Thread suspension proceeds in two phases. In the first phase, threads are notified that they should pause. In the second phase threads are actually stopped. This separation is needed because we must know when to return back the GC poll page.

Phase 1:

  1. GC poll page is mapped as unreadable
  2. Master thread (the thread that is doing the GC) enumerates threads; if the thread is running lisp code, wait until its state becomes STATE_SUSPENDED_BRIEFLY.

The thread state STATE_SUSPENDED_BRIEFLY means that the thread has reached a safepoint and is waiting for the second phase of suspension process. Thread enters this state even if it's some state that prevents garbage collection.

Phase 2:

  1. GC poll page is mapped as readable so that threads can prepare for gc
  2. Threads that have reached a safepoint are resumed (because reaching a safepoint does not necessarily mean readiness for GC)
  3. Master thread waits for every thread to be ready for GC. This is achieved by waiting for state of every thread to become STATE_SUSPENDED (except for threads that are ready for GC)

    Thread is ready for GC if:

    Thread marks itself as being gc-safe when it is running non-lisp code and blockable signals are unblocked and it is not inside WITHOUT-GCING or WITHOUT-INTERRUPTS.

    To track whether a thread that cannot reach a safepoint allows the garbage collection, special variable *GC-SAFE* is introduced. It is guaranteed that thread can not 'slip through' when garbage collection is commencing.

Interruption

Thread interruption is similar, but we only need to wait for the thread that we are interested in.

Phase 1:

  1. GC poll page is remapped as unreadable
  2. If the thread is doing pthread_cond_wait, a spurious wakeup is generated. This e.g., wakes the thread from futex_wait. In future versions, other wakeups should be done: e.g., sleep is canceled, I/O is cancelled.
  3. Master thread checks interrupted thread: if it's running lisp code, wait until it reaches a safepoint. Thread is considered to reach a safepoint when it's state is STATE_SUSPENDED_BRIEFLY.

Phase 2:

  1. GC poll page is mapped
  2. All threads that have reached a safepoint are released
  3. Interrupted thread runs an interruption function or queues it if the thread can't run it right now.

Safepoint code

«Safepoint» is a code that performs some bookkeeping activities for a thread. It is called:

  1. When thread reaches a safepoint
  2. When thread leaves or enters non-lisp code
  3. At the beginning of exception handler.
  4. When thread changes its state variables like INTERRUPTS-ENABLED, IN-WITHOUT-GCING, GC-PENDING and others.

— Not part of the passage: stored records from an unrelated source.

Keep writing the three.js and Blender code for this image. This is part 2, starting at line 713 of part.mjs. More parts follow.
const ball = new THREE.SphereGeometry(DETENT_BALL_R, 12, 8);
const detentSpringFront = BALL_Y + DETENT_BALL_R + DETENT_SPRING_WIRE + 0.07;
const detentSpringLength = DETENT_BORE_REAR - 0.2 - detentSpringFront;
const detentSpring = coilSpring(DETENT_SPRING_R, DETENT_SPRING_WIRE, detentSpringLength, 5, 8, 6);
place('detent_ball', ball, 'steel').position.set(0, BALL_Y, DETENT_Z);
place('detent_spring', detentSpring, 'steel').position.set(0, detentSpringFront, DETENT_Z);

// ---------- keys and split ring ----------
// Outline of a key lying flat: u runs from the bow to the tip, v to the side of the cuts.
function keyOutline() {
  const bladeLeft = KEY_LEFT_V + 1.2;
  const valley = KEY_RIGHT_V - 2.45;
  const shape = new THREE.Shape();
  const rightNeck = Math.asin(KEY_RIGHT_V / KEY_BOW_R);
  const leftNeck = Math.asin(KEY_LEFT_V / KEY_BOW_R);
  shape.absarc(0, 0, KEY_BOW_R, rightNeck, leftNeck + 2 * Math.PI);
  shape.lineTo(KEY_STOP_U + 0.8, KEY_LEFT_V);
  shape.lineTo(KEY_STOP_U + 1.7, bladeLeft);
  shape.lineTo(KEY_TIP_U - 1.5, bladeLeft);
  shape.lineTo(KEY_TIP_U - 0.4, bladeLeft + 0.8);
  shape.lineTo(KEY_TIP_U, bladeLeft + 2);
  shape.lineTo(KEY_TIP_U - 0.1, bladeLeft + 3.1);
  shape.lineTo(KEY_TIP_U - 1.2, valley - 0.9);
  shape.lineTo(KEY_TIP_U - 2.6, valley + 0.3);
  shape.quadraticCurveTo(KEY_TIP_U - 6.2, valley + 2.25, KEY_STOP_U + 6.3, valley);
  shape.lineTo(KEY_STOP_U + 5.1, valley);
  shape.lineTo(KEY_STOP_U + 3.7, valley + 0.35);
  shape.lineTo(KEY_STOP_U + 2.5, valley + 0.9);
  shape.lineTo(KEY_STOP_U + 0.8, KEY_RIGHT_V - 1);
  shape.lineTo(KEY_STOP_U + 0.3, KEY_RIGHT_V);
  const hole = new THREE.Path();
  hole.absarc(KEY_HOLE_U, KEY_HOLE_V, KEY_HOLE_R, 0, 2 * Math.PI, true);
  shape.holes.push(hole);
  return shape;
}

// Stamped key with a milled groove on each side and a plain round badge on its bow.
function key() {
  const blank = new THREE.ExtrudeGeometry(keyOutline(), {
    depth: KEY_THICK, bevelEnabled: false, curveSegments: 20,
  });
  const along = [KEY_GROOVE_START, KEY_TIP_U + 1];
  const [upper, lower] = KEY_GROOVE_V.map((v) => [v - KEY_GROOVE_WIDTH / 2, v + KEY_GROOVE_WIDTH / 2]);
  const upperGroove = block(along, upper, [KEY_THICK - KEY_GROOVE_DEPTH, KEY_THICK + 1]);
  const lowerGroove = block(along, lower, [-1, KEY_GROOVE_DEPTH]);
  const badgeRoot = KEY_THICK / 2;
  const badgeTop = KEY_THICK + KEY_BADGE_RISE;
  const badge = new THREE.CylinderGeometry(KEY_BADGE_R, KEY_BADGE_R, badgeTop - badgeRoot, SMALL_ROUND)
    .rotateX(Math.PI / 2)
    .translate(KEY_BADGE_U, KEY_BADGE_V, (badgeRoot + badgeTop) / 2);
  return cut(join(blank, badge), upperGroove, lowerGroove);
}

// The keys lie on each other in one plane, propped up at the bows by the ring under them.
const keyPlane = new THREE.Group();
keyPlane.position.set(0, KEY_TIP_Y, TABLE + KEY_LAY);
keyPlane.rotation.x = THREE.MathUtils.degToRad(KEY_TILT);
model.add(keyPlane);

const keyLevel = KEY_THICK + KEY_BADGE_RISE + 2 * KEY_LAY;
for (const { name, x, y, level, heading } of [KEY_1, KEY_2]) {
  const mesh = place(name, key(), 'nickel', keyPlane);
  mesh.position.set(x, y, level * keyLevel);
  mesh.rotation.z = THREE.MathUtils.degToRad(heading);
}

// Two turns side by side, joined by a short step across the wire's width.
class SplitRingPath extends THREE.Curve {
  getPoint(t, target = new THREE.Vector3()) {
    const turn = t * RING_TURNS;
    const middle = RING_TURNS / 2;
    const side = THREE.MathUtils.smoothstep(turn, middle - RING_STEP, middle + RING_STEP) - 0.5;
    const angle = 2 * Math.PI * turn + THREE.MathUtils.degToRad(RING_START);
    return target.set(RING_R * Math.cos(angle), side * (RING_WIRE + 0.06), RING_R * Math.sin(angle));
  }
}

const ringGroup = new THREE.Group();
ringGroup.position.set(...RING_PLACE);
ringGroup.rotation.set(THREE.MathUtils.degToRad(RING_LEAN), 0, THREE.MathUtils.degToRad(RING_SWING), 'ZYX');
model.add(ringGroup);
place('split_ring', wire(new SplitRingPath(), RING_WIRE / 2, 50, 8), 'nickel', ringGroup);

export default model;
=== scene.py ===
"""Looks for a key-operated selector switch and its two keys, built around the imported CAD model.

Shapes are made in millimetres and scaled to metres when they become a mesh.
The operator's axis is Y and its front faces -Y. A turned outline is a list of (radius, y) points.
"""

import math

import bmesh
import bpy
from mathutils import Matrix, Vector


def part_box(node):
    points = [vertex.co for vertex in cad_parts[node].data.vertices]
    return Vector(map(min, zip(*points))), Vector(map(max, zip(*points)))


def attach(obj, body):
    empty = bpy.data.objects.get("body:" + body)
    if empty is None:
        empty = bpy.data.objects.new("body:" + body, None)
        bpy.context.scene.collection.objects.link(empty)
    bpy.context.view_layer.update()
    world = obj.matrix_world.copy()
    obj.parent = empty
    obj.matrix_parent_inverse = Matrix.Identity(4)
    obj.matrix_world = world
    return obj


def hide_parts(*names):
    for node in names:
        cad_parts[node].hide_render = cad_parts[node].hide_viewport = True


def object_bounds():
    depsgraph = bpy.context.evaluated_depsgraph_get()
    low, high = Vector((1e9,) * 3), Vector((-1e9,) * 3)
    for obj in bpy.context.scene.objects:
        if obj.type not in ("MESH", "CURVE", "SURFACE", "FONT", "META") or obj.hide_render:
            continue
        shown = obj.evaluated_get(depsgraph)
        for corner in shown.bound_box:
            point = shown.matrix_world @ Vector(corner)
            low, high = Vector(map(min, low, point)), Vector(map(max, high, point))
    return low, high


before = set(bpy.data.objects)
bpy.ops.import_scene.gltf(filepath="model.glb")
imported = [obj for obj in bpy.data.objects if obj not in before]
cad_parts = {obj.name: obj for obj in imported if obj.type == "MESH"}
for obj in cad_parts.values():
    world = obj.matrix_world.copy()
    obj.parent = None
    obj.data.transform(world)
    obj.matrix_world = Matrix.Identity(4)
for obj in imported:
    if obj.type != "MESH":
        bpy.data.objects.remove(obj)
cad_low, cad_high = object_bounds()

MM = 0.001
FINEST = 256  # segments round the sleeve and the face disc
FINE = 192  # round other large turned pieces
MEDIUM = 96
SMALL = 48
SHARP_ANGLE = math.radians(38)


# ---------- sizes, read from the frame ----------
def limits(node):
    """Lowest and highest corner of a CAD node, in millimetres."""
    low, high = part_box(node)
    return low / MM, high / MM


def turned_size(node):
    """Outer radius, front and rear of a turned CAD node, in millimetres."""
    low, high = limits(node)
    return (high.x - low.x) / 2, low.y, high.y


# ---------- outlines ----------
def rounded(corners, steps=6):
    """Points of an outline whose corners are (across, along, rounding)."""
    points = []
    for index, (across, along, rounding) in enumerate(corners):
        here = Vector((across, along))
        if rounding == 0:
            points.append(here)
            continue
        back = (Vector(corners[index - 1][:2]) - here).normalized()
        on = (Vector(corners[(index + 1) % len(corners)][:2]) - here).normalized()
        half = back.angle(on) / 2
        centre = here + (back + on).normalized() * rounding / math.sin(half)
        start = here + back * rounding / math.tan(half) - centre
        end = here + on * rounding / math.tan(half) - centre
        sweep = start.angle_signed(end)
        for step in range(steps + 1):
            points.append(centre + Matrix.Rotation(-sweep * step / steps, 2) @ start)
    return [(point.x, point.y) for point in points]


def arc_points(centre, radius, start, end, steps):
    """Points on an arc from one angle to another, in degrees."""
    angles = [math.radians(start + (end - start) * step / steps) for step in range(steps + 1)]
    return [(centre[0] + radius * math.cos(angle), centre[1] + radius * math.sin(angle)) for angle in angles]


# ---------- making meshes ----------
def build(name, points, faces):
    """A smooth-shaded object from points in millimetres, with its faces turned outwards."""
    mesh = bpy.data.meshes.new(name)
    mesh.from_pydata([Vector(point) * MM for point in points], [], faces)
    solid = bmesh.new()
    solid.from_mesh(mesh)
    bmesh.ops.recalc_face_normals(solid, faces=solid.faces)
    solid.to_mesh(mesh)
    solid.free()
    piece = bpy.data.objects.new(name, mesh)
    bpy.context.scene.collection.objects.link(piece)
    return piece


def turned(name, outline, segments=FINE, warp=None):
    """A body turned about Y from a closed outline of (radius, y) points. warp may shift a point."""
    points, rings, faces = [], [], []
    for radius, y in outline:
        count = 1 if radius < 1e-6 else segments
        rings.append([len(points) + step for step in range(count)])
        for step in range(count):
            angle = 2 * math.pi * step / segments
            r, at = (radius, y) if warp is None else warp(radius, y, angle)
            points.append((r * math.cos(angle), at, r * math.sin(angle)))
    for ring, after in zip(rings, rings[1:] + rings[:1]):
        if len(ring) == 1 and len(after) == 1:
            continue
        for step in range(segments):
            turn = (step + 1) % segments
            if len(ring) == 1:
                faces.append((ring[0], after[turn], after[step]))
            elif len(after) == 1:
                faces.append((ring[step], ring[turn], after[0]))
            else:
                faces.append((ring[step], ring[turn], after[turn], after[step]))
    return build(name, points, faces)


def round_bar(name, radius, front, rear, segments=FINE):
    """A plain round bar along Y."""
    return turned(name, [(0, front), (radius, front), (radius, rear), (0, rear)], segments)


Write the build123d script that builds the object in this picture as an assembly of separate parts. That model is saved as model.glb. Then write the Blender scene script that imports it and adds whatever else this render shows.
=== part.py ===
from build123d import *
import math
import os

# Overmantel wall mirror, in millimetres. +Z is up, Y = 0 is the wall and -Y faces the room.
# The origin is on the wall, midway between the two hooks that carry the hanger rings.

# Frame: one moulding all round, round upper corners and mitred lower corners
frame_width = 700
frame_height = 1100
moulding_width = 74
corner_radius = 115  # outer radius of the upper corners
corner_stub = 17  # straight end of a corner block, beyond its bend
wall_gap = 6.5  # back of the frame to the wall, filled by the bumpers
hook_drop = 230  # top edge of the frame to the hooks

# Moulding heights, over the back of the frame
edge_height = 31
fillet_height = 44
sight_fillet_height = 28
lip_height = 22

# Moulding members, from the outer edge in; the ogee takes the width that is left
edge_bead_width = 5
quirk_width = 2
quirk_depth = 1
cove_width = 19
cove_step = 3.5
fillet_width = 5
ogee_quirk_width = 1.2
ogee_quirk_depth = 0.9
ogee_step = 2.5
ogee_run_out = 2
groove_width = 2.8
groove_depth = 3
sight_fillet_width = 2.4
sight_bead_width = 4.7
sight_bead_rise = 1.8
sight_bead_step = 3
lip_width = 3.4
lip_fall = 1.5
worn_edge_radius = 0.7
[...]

Safepoint code is responsible for:

  1. If a safepoint was hit, this should be noted by changing state to STATE_SUSPENDED_BRIEFLY and waiting for a change of a state.
  2. If thread should suspend, it suspends if possible. If it's not possible, sets STOP_FOR_GC_PENDING and INTERRUPT_PENDING (and pseudo_atomic_interrupted, if inside pseudo-atomic section)
  3. If thread should interrupt, it executes interruption if possible. If it's not possible, sets INTERRUPT_PENDING and pseudo_atomic_interrupted.
  4. If GC is pending and thread can do GC, runs the GC
  5. Is interrupt is pending and thread can execute it, executes it.

On some occasions, runtime is in very fragile state and can not do anything that safepoint must do (e.g., change thread state, execute GC, execute interruption). For example, running lisp thread synchronization objects. To control this, *DISABLE-SAFEPOINTS* variable is used.

GC code is run inside a safepoint, and safepoint code itself is not reenterable. Since GC code itself has safepoints (SUB-GC is a normal lisp function, it calls lisp synchronization routines and does several switches to/from foreign code). To prevent rentering of a safepoint code, *IN-SAFEPOINT* variable is used.